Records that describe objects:
━━━━━━━━
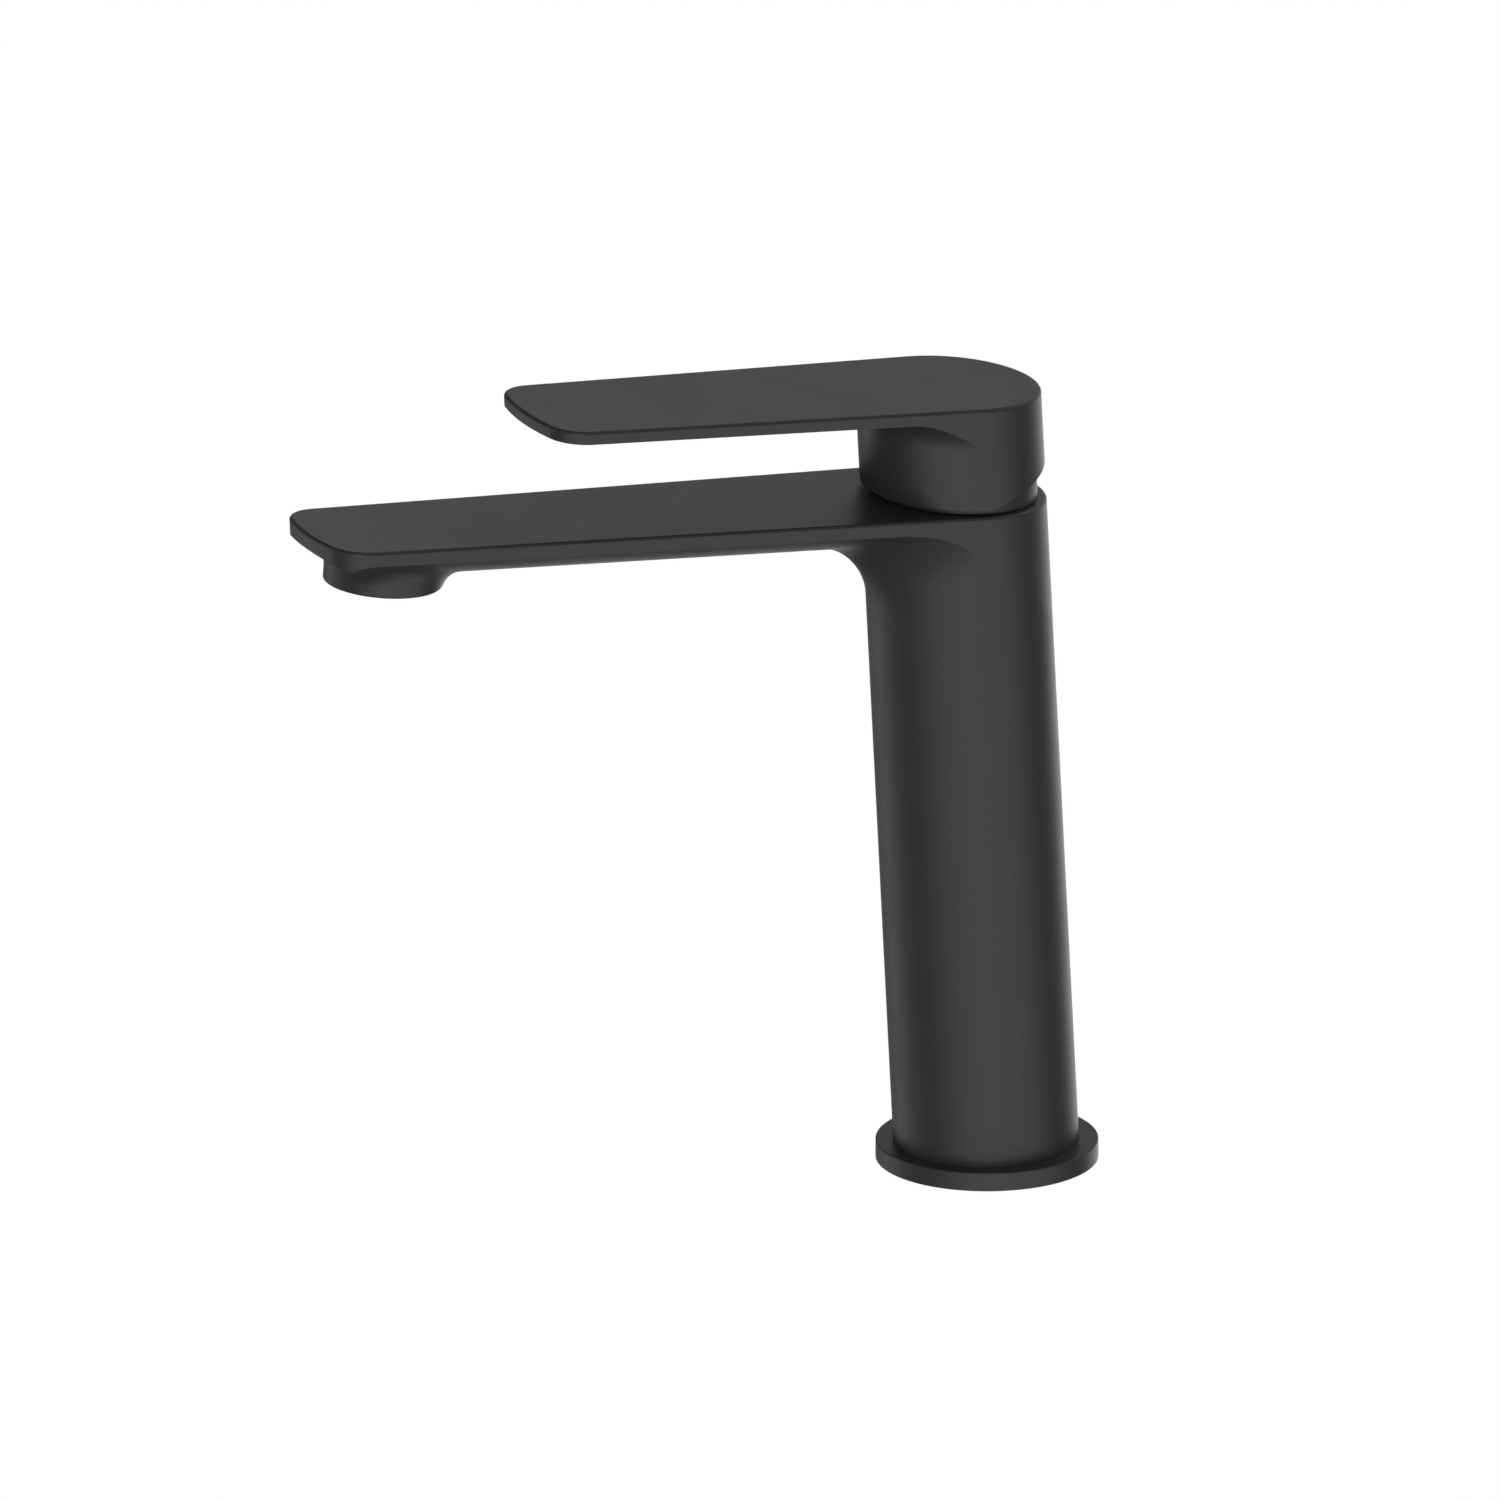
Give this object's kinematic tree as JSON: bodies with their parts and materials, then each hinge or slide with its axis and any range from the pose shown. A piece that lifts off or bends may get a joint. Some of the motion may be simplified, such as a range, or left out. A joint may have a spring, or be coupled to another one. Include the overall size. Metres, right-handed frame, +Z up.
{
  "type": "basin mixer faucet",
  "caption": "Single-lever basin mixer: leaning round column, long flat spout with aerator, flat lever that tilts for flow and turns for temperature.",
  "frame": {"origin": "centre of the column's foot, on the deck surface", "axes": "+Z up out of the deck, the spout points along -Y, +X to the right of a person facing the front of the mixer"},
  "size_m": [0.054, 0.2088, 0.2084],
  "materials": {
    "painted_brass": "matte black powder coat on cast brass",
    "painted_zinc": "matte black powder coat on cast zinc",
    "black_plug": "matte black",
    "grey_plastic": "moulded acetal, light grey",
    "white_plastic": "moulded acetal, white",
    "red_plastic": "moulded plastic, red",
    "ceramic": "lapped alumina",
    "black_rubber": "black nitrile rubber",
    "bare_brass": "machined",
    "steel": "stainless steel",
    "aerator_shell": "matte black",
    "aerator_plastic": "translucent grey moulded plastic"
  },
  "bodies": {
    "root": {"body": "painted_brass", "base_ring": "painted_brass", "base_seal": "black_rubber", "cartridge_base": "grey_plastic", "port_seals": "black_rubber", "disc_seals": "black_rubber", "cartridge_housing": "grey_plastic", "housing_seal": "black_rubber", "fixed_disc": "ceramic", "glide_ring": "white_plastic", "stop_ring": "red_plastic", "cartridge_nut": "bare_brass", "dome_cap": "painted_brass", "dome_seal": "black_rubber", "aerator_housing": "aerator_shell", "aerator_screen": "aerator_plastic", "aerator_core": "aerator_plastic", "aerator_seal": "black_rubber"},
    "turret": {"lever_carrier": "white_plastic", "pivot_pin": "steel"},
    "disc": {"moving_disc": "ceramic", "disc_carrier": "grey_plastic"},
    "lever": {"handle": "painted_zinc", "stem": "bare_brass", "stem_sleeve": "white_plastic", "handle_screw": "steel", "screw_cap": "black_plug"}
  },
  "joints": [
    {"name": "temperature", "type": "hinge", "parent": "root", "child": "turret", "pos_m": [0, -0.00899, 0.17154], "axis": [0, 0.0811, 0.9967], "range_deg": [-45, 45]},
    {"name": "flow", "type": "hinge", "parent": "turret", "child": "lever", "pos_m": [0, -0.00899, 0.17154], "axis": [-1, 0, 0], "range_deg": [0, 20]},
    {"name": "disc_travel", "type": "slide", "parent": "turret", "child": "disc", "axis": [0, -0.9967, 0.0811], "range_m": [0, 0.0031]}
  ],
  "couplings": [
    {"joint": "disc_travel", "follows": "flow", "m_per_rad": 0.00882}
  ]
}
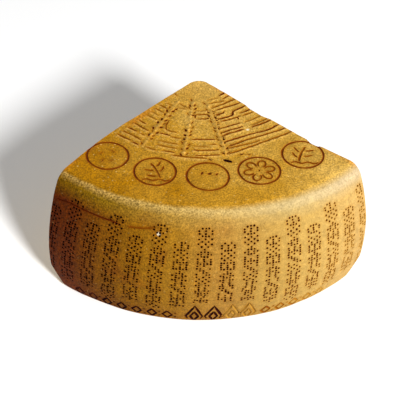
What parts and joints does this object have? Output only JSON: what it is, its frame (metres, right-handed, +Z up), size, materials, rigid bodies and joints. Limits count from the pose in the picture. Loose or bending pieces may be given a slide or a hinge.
━━━━━━━━
Exercise aim:
Print the listing above in full, exactly as it is.

Result of this exercise:
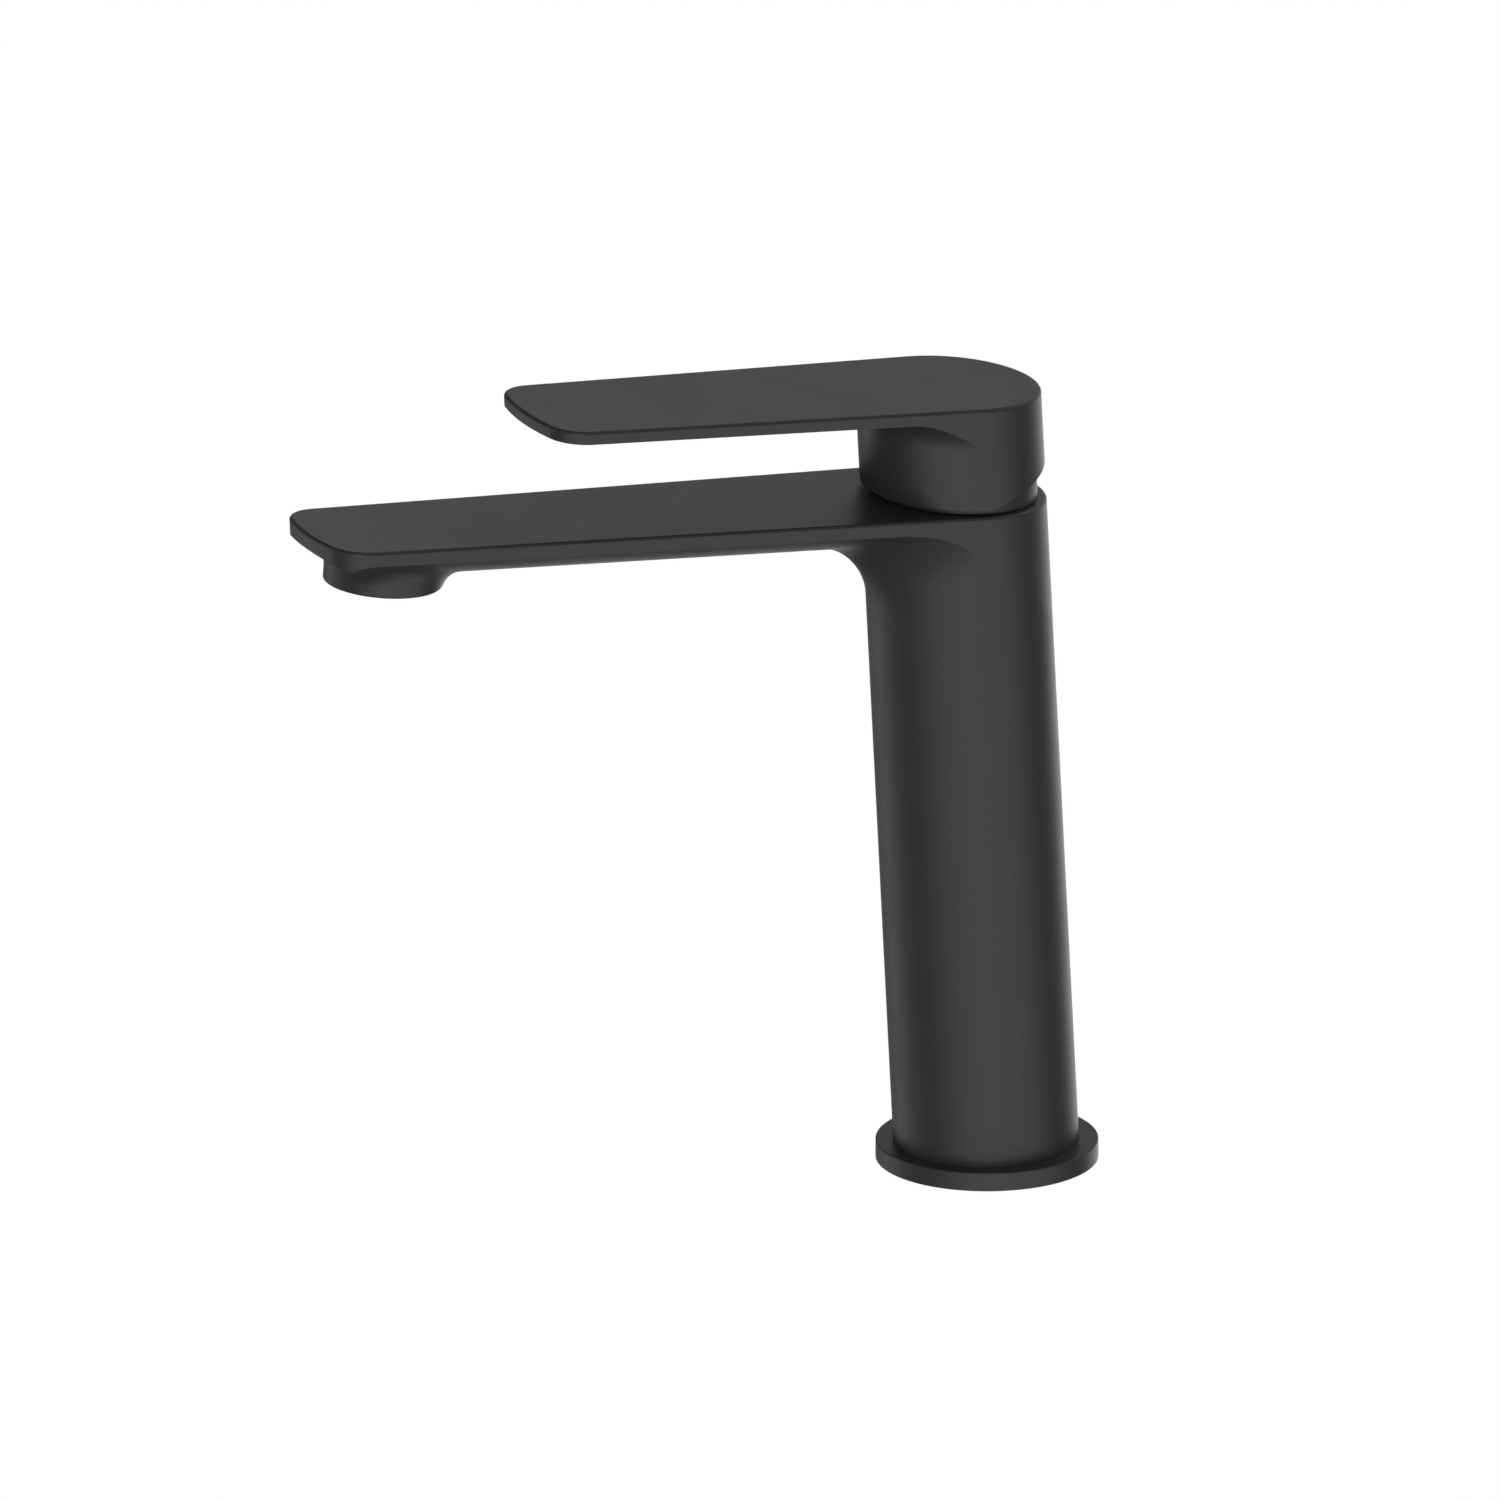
Give this object's kinematic tree as JSON: bodies with their parts and materials, then each hinge or slide with its axis and any range from the pose shown. A piece that lifts off or bends may get a joint. Some of the motion may be simplified, such as a range, or left out. A joint may have a spring, or be coupled to another one. Include the overall size. Metres, right-handed frame, +Z up.
{
  "type": "basin mixer faucet",
  "caption": "Single-lever basin mixer: leaning round column, long flat spout with aerator, flat lever that tilts for flow and turns for temperature.",
  "frame": {"origin": "centre of the column's foot, on the deck surface", "axes": "+Z up out of the deck, the spout points along -Y, +X to the right of a person facing the front of the mixer"},
  "size_m": [0.054, 0.2088, 0.2084],
  "materials": {
    "painted_brass": "matte black powder coat on cast brass",
    "painted_zinc": "matte black powder coat on cast zinc",
    "black_plug": "matte black",
    "grey_plastic": "moulded acetal, light grey",
    "white_plastic": "moulded acetal, white",
    "red_plastic": "moulded plastic, red",
    "ceramic": "lapped alumina",
    "black_rubber": "black nitrile rubber",
    "bare_brass": "machined",
    "steel": "stainless steel",
    "aerator_shell": "matte black",
    "aerator_plastic": "translucent grey moulded plastic"
  },
  "bodies": {
    "root": {"body": "painted_brass", "base_ring": "painted_brass", "base_seal": "black_rubber", "cartridge_base": "grey_plastic", "port_seals": "black_rubber", "disc_seals": "black_rubber", "cartridge_housing": "grey_plastic", "housing_seal": "black_rubber", "fixed_disc": "ceramic", "glide_ring": "white_plastic", "stop_ring": "red_plastic", "cartridge_nut": "bare_brass", "dome_cap": "painted_brass", "dome_seal": "black_rubber", "aerator_housing": "aerator_shell", "aerator_screen": "aerator_plastic", "aerator_core": "aerator_plastic", "aerator_seal": "black_rubber"},
    "turret": {"lever_carrier": "white_plastic", "pivot_pin": "steel"},
    "disc": {"moving_disc": "ceramic", "disc_carrier": "grey_plastic"},
    "lever": {"handle": "painted_zinc", "stem": "bare_brass", "stem_sleeve": "white_plastic", "handle_screw": "steel", "screw_cap": "black_plug"}
  },
  "joints": [
    {"name": "temperature", "type": "hinge", "parent": "root", "child": "turret", "pos_m": [0, -0.00899, 0.17154], "axis": [0, 0.0811, 0.9967], "range_deg": [-45, 45]},
    {"name": "flow", "type": "hinge", "parent": "turret", "child": "lever", "pos_m": [0, -0.00899, 0.17154], "axis": [-1, 0, 0], "range_deg": [0, 20]},
    {"name": "disc_travel", "type": "slide", "parent": "turret", "child": "disc", "axis": [0, -0.9967, 0.0811], "range_m": [0, 0.0031]}
  ],
  "couplings": [
    {"joint": "disc_travel", "follows": "flow", "m_per_rad": 0.00882}
  ]
}
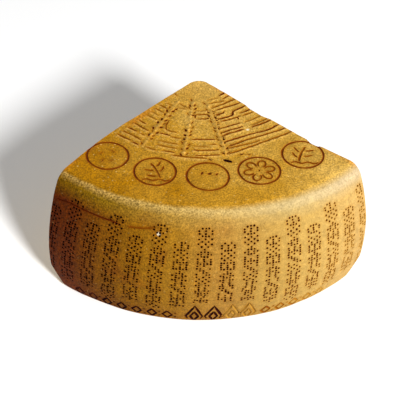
What parts and joints does this object have? Output only JSON: what it is, its frame (metres, right-handed, +Z up), size, materials, rigid bodies and joints. Limits count from the pose in the picture. Loose or bending pieces may be given a slide or a hinge.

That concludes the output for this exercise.